- [Stored rows]:
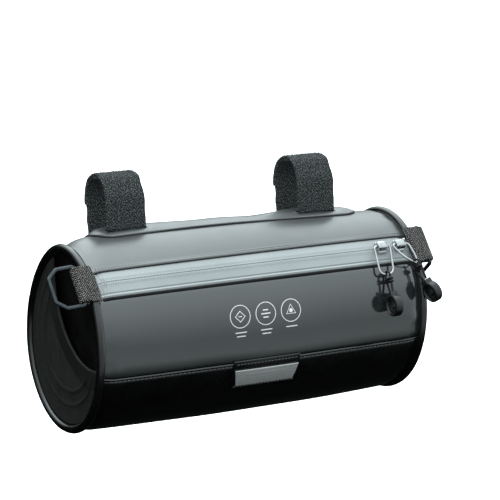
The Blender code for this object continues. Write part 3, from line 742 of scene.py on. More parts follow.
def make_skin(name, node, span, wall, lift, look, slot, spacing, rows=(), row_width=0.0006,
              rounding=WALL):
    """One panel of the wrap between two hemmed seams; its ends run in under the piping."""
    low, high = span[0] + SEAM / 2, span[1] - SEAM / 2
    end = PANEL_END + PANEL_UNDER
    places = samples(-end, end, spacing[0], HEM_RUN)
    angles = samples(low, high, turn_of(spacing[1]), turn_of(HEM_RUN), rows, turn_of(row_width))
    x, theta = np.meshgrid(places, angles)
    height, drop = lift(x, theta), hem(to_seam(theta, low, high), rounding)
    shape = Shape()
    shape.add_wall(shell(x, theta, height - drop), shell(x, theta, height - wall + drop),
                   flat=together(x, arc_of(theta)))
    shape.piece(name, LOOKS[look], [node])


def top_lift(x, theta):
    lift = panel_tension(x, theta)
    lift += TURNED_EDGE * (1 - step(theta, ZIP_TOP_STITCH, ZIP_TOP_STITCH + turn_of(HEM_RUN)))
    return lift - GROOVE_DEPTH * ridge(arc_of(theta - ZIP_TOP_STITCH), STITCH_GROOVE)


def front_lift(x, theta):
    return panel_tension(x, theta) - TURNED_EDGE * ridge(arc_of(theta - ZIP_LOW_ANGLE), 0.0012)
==
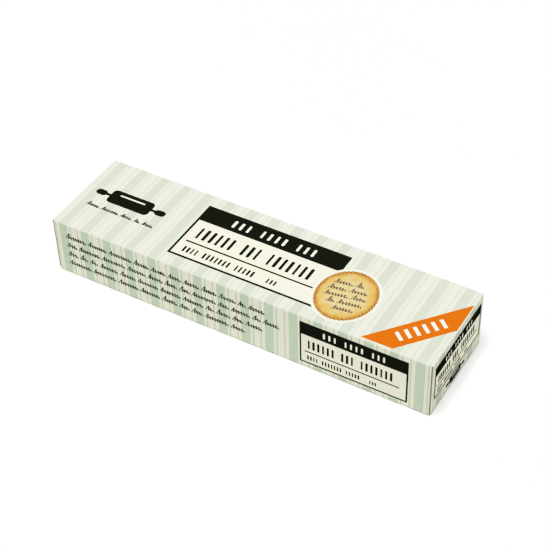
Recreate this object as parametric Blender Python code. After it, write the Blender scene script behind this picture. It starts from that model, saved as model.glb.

- [Task instructions]:
Take the listing above and repeat exactly the lines from the one containing "The Blender code" through the one containing "return panel_tension(x, theta)", both included.

- [Correct response]:
The Blender code for this object continues. Write part 3, from line 742 of scene.py on. More parts follow.
def make_skin(name, node, span, wall, lift, look, slot, spacing, rows=(), row_width=0.0006,
              rounding=WALL):
    """One panel of the wrap between two hemmed seams; its ends run in under the piping."""
    low, high = span[0] + SEAM / 2, span[1] - SEAM / 2
    end = PANEL_END + PANEL_UNDER
    places = samples(-end, end, spacing[0], HEM_RUN)
    angles = samples(low, high, turn_of(spacing[1]), turn_of(HEM_RUN), rows, turn_of(row_width))
    x, theta = np.meshgrid(places, angles)
    height, drop = lift(x, theta), hem(to_seam(theta, low, high), rounding)
    shape = Shape()
    shape.add_wall(shell(x, theta, height - drop), shell(x, theta, height - wall + drop),
                   flat=together(x, arc_of(theta)))
    shape.piece(name, LOOKS[look], [node])


def top_lift(x, theta):
    lift = panel_tension(x, theta)
    lift += TURNED_EDGE * (1 - step(theta, ZIP_TOP_STITCH, ZIP_TOP_STITCH + turn_of(HEM_RUN)))
    return lift - GROOVE_DEPTH * ridge(arc_of(theta - ZIP_TOP_STITCH), STITCH_GROOVE)


def front_lift(x, theta):
    return panel_tension(x, theta) - TURNED_EDGE * ridge(arc_of(theta - ZIP_LOW_ANGLE), 0.0012)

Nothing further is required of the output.